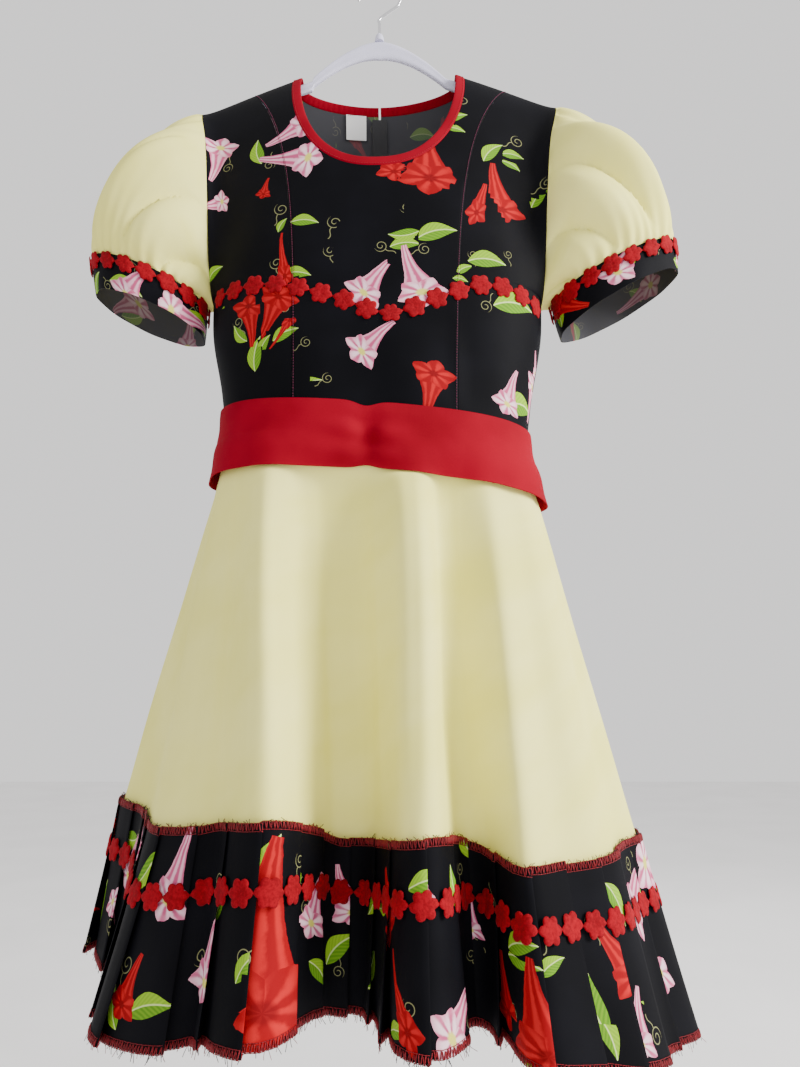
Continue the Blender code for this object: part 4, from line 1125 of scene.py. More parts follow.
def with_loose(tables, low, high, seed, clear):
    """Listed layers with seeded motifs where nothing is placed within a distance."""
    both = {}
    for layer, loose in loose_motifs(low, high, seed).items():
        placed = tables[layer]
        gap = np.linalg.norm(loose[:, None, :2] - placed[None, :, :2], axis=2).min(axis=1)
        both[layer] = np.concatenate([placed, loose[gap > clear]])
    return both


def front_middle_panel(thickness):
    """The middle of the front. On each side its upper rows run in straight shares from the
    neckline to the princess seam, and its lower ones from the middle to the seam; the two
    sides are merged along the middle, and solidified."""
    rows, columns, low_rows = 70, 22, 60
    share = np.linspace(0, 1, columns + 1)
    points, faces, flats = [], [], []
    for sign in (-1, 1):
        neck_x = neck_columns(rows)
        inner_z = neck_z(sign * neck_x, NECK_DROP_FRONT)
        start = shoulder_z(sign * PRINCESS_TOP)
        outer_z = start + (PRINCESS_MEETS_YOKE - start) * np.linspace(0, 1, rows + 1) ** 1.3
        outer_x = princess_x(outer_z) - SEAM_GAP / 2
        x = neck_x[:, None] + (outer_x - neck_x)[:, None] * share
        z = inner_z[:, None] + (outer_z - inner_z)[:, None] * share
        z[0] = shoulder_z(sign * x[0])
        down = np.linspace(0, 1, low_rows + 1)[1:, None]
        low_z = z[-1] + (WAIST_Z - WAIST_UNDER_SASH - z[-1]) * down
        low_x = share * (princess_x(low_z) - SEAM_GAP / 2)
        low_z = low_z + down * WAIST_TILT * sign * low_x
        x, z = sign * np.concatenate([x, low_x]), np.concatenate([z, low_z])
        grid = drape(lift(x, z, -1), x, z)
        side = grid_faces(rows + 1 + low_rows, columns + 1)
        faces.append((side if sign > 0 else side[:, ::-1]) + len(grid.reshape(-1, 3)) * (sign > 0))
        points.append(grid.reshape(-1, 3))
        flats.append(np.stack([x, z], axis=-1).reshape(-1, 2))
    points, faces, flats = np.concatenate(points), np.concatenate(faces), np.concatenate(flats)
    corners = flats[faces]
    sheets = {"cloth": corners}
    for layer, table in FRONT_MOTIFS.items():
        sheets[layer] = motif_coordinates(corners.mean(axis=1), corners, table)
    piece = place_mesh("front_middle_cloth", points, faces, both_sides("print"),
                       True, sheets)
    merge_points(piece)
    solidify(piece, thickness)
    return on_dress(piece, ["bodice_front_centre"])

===

- _Required task_
Print the material once more, exactly.

- _Problem solution_
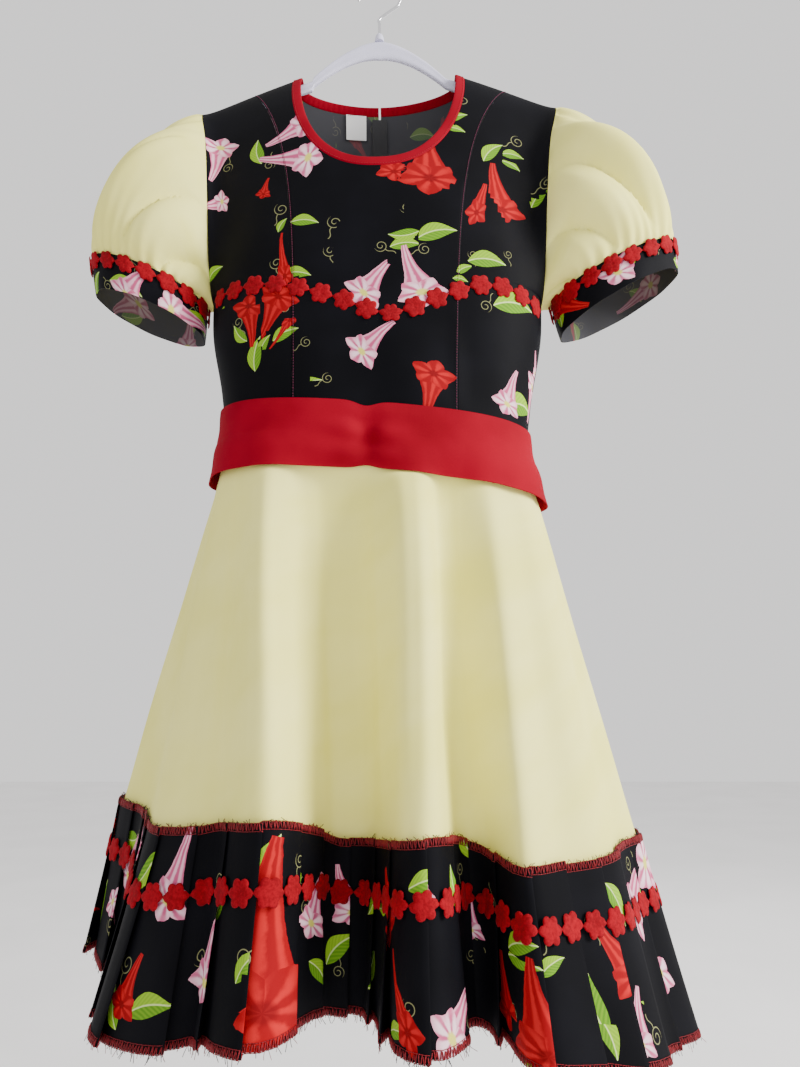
Continue the Blender code for this object: part 4, from line 1125 of scene.py. More parts follow.
def with_loose(tables, low, high, seed, clear):
    """Listed layers with seeded motifs where nothing is placed within a distance."""
    both = {}
    for layer, loose in loose_motifs(low, high, seed).items():
        placed = tables[layer]
        gap = np.linalg.norm(loose[:, None, :2] - placed[None, :, :2], axis=2).min(axis=1)
        both[layer] = np.concatenate([placed, loose[gap > clear]])
    return both


def front_middle_panel(thickness):
    """The middle of the front. On each side its upper rows run in straight shares from the
    neckline to the princess seam, and its lower ones from the middle to the seam; the two
    sides are merged along the middle, and solidified."""
    rows, columns, low_rows = 70, 22, 60
    share = np.linspace(0, 1, columns + 1)
    points, faces, flats = [], [], []
    for sign in (-1, 1):
        neck_x = neck_columns(rows)
        inner_z = neck_z(sign * neck_x, NECK_DROP_FRONT)
        start = shoulder_z(sign * PRINCESS_TOP)
        outer_z = start + (PRINCESS_MEETS_YOKE - start) * np.linspace(0, 1, rows + 1) ** 1.3
        outer_x = princess_x(outer_z) - SEAM_GAP / 2
        x = neck_x[:, None] + (outer_x - neck_x)[:, None] * share
        z = inner_z[:, None] + (outer_z - inner_z)[:, None] * share
        z[0] = shoulder_z(sign * x[0])
        down = np.linspace(0, 1, low_rows + 1)[1:, None]
        low_z = z[-1] + (WAIST_Z - WAIST_UNDER_SASH - z[-1]) * down
        low_x = share * (princess_x(low_z) - SEAM_GAP / 2)
        low_z = low_z + down * WAIST_TILT * sign * low_x
        x, z = sign * np.concatenate([x, low_x]), np.concatenate([z, low_z])
        grid = drape(lift(x, z, -1), x, z)
        side = grid_faces(rows + 1 + low_rows, columns + 1)
        faces.append((side if sign > 0 else side[:, ::-1]) + len(grid.reshape(-1, 3)) * (sign > 0))
        points.append(grid.reshape(-1, 3))
        flats.append(np.stack([x, z], axis=-1).reshape(-1, 2))
    points, faces, flats = np.concatenate(points), np.concatenate(faces), np.concatenate(flats)
    corners = flats[faces]
    sheets = {"cloth": corners}
    for layer, table in FRONT_MOTIFS.items():
        sheets[layer] = motif_coordinates(corners.mean(axis=1), corners, table)
    piece = place_mesh("front_middle_cloth", points, faces, both_sides("print"),
                       True, sheets)
    merge_points(piece)
    solidify(piece, thickness)
    return on_dress(piece, ["bodice_front_centre"])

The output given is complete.